### Prompt
Below is a set of records. Repeat all of them exactly.

### Working data

_____

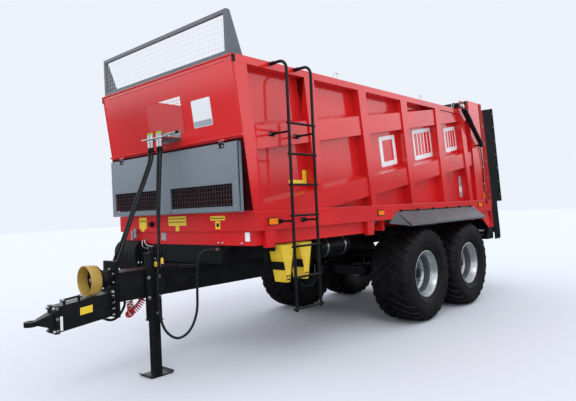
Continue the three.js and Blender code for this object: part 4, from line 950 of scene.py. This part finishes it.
def add_jack_details():
    """Gear housing, collars, bolts and locking pin of the parking jack."""
    mast_top = facing(at(JACK_X, JACK_Y, 1.172), (0, 0, 1))
    turned_piece("jack_gear", JACK_GEAR, mast_top, "black_paint", sides=28)
    collars = [box_solid(JACK_X - 0.062, JACK_X + 0.062, JACK_Y - 0.062, JACK_Y + 0.062, z, z + 0.014)
               for z in (0.523, 1.160)]
    mesh_piece("jack_collars", collars, "black_paint", bevel=0.003)
    bolts("jack_leg_bolts", [at(JACK_X + 0.055, JACK_Y, z) for z in (0.60, 1.12)], (1, 0, 0), 0.009)
    ring = [at(JACK_X + 0.105 + 0.016 * math.cos(a), JACK_Y - 0.03, 1.073 + 0.020 * math.sin(a))
            for a in (2 * math.pi * k / 20 for k in range(21))]
    tube_piece("jack_pin_ring", [ring], 0.0055, "yellow_plastic")
    turned_piece("jack_pin_grip", JACK_GRIP, facing(at(JACK_X + 0.125, JACK_Y + 0.03, 1.072), (0, 0, 1)),
                 "yellow_plastic", sides=16)


def add_drive_details():
    """The shield of the drive shaft, the splined stub inside it and the shaft under the box."""
    back = (0, 1, 0)
    shield = facing(at(0, SHIELD_Y, DRIVE_Z), back)
    ring = turned_piece("shield_ring", SHIELD_RING, shield, "ochre_plastic", sides=72, closed=True, smooth=40)
    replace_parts(ring, "pto_shield")
    cone = turned_piece("shield_cone", SHIELD_CONE, shield, "black_paint", sides=64, closed=True, smooth=30,
                        look="black_plastic")
    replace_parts(cone, "shield_bell")
    stub = [moved(turned(STUB), facing(at(0, SHIELD_Y + 0.050, DRIVE_Z), back))]
    for angle in around(6):
        offset = Vector((math.cos(angle), 0, math.sin(angle))) * 0.0150
        start, end = (at(0, SHIELD_Y + reach, DRIVE_Z) + offset for reach in (0.054, 0.165))
        stub.append(bar_solid(start, end, 0.0028))
    mesh_piece("drive_stub", stub, "bare_steel", "drive_line", smooth=30)
    line = facing(at(0, 0, DRIVE_Z), back)
    shaft = [turned(rod_profile(0.026, -3.559, 2.755))]
    for start, end in ((-1.50, -1.40), (2.62, 2.72)):
        shaft.append(turned([(0.026, start), (0.042, start + 0.004), (0.042, end - 0.004), (0.026, end)]))
    shaft = [moved(solid, line) for solid in shaft]
    tube = mesh_piece("drive_tube", shaft, "black_paint", "drive_line", smooth=35)
    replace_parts(tube, "drive_line")


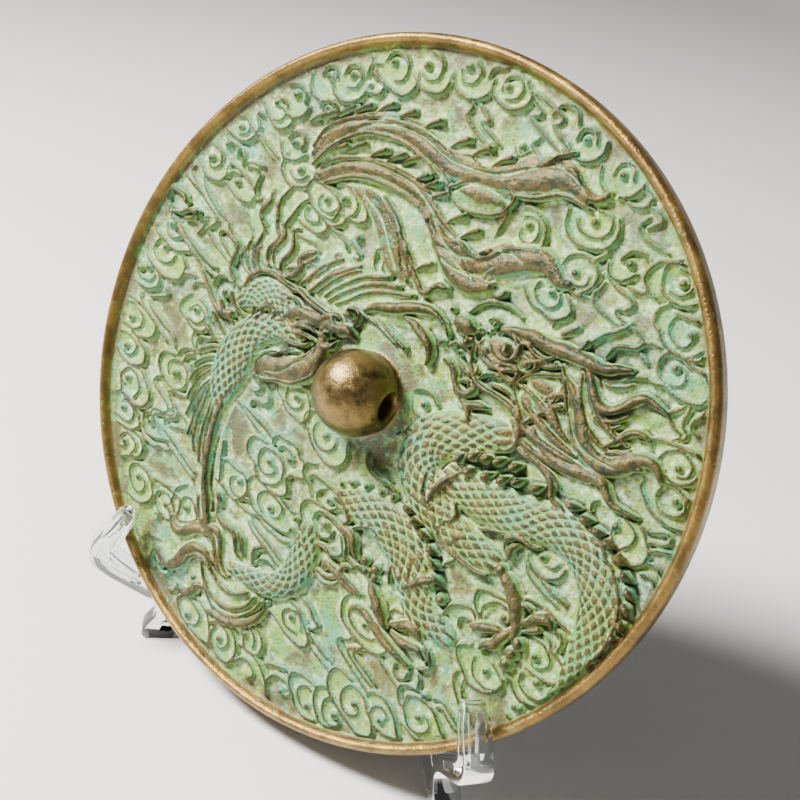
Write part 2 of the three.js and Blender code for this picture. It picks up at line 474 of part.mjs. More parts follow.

_____

### Result below
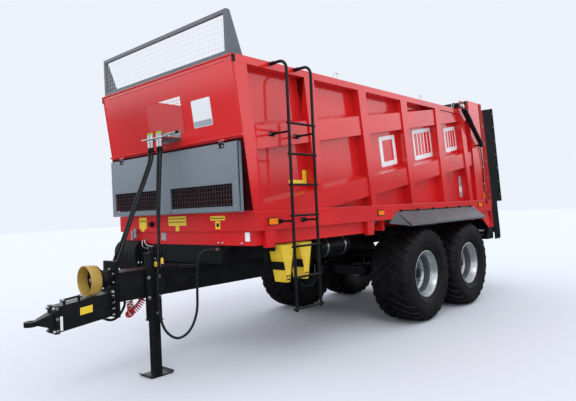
Continue the three.js and Blender code for this object: part 4, from line 950 of scene.py. This part finishes it.
def add_jack_details():
    """Gear housing, collars, bolts and locking pin of the parking jack."""
    mast_top = facing(at(JACK_X, JACK_Y, 1.172), (0, 0, 1))
    turned_piece("jack_gear", JACK_GEAR, mast_top, "black_paint", sides=28)
    collars = [box_solid(JACK_X - 0.062, JACK_X + 0.062, JACK_Y - 0.062, JACK_Y + 0.062, z, z + 0.014)
               for z in (0.523, 1.160)]
    mesh_piece("jack_collars", collars, "black_paint", bevel=0.003)
    bolts("jack_leg_bolts", [at(JACK_X + 0.055, JACK_Y, z) for z in (0.60, 1.12)], (1, 0, 0), 0.009)
    ring = [at(JACK_X + 0.105 + 0.016 * math.cos(a), JACK_Y - 0.03, 1.073 + 0.020 * math.sin(a))
            for a in (2 * math.pi * k / 20 for k in range(21))]
    tube_piece("jack_pin_ring", [ring], 0.0055, "yellow_plastic")
    turned_piece("jack_pin_grip", JACK_GRIP, facing(at(JACK_X + 0.125, JACK_Y + 0.03, 1.072), (0, 0, 1)),
                 "yellow_plastic", sides=16)


def add_drive_details():
    """The shield of the drive shaft, the splined stub inside it and the shaft under the box."""
    back = (0, 1, 0)
    shield = facing(at(0, SHIELD_Y, DRIVE_Z), back)
    ring = turned_piece("shield_ring", SHIELD_RING, shield, "ochre_plastic", sides=72, closed=True, smooth=40)
    replace_parts(ring, "pto_shield")
    cone = turned_piece("shield_cone", SHIELD_CONE, shield, "black_paint", sides=64, closed=True, smooth=30,
                        look="black_plastic")
    replace_parts(cone, "shield_bell")
    stub = [moved(turned(STUB), facing(at(0, SHIELD_Y + 0.050, DRIVE_Z), back))]
    for angle in around(6):
        offset = Vector((math.cos(angle), 0, math.sin(angle))) * 0.0150
        start, end = (at(0, SHIELD_Y + reach, DRIVE_Z) + offset for reach in (0.054, 0.165))
        stub.append(bar_solid(start, end, 0.0028))
    mesh_piece("drive_stub", stub, "bare_steel", "drive_line", smooth=30)
    line = facing(at(0, 0, DRIVE_Z), back)
    shaft = [turned(rod_profile(0.026, -3.559, 2.755))]
    for start, end in ((-1.50, -1.40), (2.62, 2.72)):
        shaft.append(turned([(0.026, start), (0.042, start + 0.004), (0.042, end - 0.004), (0.026, end)]))
    shaft = [moved(solid, line) for solid in shaft]
    tube = mesh_piece("drive_tube", shaft, "black_paint", "drive_line", smooth=35)
    replace_parts(tube, "drive_line")


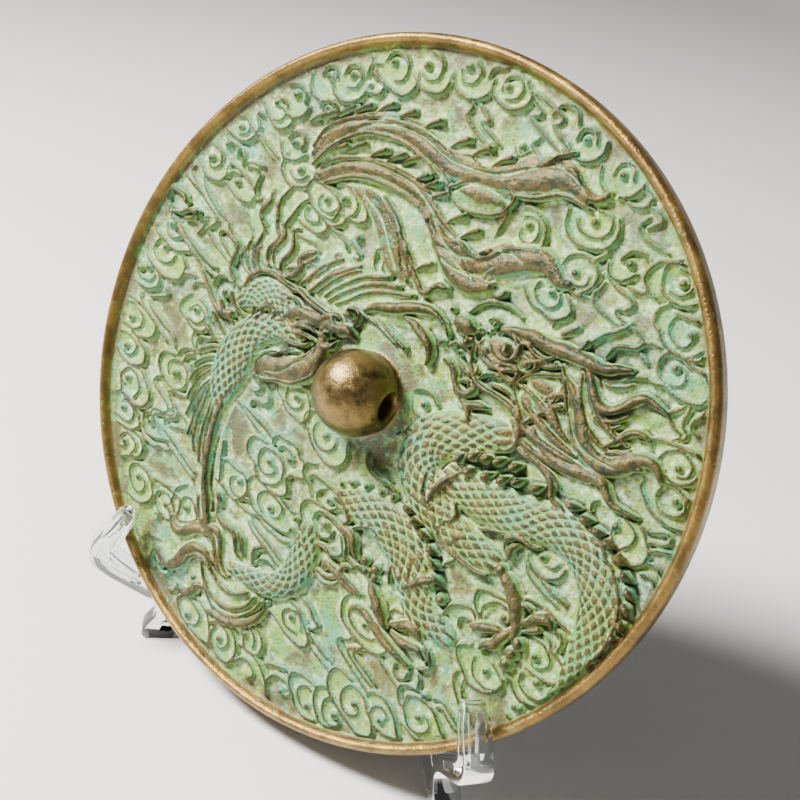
Write part 2 of the three.js and Blender code for this picture. It picks up at line 474 of part.mjs. More parts follow.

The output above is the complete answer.